#### DATA EXCERPT
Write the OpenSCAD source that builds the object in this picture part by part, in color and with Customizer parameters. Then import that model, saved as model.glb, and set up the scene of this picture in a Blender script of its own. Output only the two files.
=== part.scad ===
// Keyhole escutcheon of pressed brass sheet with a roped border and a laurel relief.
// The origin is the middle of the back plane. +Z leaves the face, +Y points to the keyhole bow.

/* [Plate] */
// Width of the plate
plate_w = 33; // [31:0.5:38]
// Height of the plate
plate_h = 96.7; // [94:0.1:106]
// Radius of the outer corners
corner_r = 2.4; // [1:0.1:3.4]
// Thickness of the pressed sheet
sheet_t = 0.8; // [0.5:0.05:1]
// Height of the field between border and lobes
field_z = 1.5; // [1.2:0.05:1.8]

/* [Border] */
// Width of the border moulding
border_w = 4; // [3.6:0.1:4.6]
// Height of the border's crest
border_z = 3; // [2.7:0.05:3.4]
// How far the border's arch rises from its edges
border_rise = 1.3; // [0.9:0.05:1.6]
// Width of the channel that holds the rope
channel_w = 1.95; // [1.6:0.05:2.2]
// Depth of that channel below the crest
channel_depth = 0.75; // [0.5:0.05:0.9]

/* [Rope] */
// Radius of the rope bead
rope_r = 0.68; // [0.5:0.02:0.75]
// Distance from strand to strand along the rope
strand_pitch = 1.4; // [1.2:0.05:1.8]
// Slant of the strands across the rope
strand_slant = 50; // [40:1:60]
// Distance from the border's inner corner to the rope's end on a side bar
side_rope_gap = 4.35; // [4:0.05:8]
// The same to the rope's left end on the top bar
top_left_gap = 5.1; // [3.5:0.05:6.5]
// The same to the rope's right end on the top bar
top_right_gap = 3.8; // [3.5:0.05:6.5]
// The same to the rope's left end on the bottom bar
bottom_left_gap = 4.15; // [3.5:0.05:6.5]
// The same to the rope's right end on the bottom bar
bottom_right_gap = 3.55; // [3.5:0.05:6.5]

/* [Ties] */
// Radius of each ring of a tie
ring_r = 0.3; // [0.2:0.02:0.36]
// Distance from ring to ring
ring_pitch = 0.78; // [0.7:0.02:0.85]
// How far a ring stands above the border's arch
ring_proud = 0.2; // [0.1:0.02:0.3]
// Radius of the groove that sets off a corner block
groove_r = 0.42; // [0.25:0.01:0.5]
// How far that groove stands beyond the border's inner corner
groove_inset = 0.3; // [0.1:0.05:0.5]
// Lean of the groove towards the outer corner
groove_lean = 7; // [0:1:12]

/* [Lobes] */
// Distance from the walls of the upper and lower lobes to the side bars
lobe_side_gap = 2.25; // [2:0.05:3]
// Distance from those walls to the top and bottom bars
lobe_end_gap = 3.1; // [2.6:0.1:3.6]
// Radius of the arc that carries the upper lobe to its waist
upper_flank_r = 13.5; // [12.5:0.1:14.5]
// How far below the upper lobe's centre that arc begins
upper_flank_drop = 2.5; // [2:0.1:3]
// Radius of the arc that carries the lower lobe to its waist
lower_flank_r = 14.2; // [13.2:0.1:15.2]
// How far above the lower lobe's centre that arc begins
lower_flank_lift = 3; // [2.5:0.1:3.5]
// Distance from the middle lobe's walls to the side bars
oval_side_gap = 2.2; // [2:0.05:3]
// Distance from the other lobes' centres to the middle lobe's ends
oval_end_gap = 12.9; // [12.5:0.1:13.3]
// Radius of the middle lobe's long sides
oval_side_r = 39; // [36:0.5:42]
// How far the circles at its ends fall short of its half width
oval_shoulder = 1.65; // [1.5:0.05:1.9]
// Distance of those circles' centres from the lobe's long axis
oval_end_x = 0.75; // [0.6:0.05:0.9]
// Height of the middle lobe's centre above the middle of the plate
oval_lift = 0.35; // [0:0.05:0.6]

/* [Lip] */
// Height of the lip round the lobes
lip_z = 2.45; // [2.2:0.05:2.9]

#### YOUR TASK
Copy the material above verbatim.

#### OUTPUT FOR THIS TASK
Write the OpenSCAD source that builds the object in this picture part by part, in color and with Customizer parameters. Then import that model, saved as model.glb, and set up the scene of this picture in a Blender script of its own. Output only the two files.
=== part.scad ===
// Keyhole escutcheon of pressed brass sheet with a roped border and a laurel relief.
// The origin is the middle of the back plane. +Z leaves the face, +Y points to the keyhole bow.

/* [Plate] */
// Width of the plate
plate_w = 33; // [31:0.5:38]
// Height of the plate
plate_h = 96.7; // [94:0.1:106]
// Radius of the outer corners
corner_r = 2.4; // [1:0.1:3.4]
// Thickness of the pressed sheet
sheet_t = 0.8; // [0.5:0.05:1]
// Height of the field between border and lobes
field_z = 1.5; // [1.2:0.05:1.8]

/* [Border] */
// Width of the border moulding
border_w = 4; // [3.6:0.1:4.6]
// Height of the border's crest
border_z = 3; // [2.7:0.05:3.4]
// How far the border's arch rises from its edges
border_rise = 1.3; // [0.9:0.05:1.6]
// Width of the channel that holds the rope
channel_w = 1.95; // [1.6:0.05:2.2]
// Depth of that channel below the crest
channel_depth = 0.75; // [0.5:0.05:0.9]

/* [Rope] */
// Radius of the rope bead
rope_r = 0.68; // [0.5:0.02:0.75]
// Distance from strand to strand along the rope
strand_pitch = 1.4; // [1.2:0.05:1.8]
// Slant of the strands across the rope
strand_slant = 50; // [40:1:60]
// Distance from the border's inner corner to the rope's end on a side bar
side_rope_gap = 4.35; // [4:0.05:8]
// The same to the rope's left end on the top bar
top_left_gap = 5.1; // [3.5:0.05:6.5]
// The same to the rope's right end on the top bar
top_right_gap = 3.8; // [3.5:0.05:6.5]
// The same to the rope's left end on the bottom bar
bottom_left_gap = 4.15; // [3.5:0.05:6.5]
// The same to the rope's right end on the bottom bar
bottom_right_gap = 3.55; // [3.5:0.05:6.5]

/* [Ties] */
// Radius of each ring of a tie
ring_r = 0.3; // [0.2:0.02:0.36]
// Distance from ring to ring
ring_pitch = 0.78; // [0.7:0.02:0.85]
// How far a ring stands above the border's arch
ring_proud = 0.2; // [0.1:0.02:0.3]
// Radius of the groove that sets off a corner block
groove_r = 0.42; // [0.25:0.01:0.5]
// How far that groove stands beyond the border's inner corner
groove_inset = 0.3; // [0.1:0.05:0.5]
// Lean of the groove towards the outer corner
groove_lean = 7; // [0:1:12]

/* [Lobes] */
// Distance from the walls of the upper and lower lobes to the side bars
lobe_side_gap = 2.25; // [2:0.05:3]
// Distance from those walls to the top and bottom bars
lobe_end_gap = 3.1; // [2.6:0.1:3.6]
// Radius of the arc that carries the upper lobe to its waist
upper_flank_r = 13.5; // [12.5:0.1:14.5]
// How far below the upper lobe's centre that arc begins
upper_flank_drop = 2.5; // [2:0.1:3]
// Radius of the arc that carries the lower lobe to its waist
lower_flank_r = 14.2; // [13.2:0.1:15.2]
// How far above the lower lobe's centre that arc begins
lower_flank_lift = 3; // [2.5:0.1:3.5]
// Distance from the middle lobe's walls to the side bars
oval_side_gap = 2.2; // [2:0.05:3]
// Distance from the other lobes' centres to the middle lobe's ends
oval_end_gap = 12.9; // [12.5:0.1:13.3]
// Radius of the middle lobe's long sides
oval_side_r = 39; // [36:0.5:42]
// How far the circles at its ends fall short of its half width
oval_shoulder = 1.65; // [1.5:0.05:1.9]
// Distance of those circles' centres from the lobe's long axis
oval_end_x = 0.75; // [0.6:0.05:0.9]
// Height of the middle lobe's centre above the middle of the plate
oval_lift = 0.35; // [0:0.05:0.6]

/* [Lip] */
// Height of the lip round the lobes
lip_z = 2.45; // [2.2:0.05:2.9]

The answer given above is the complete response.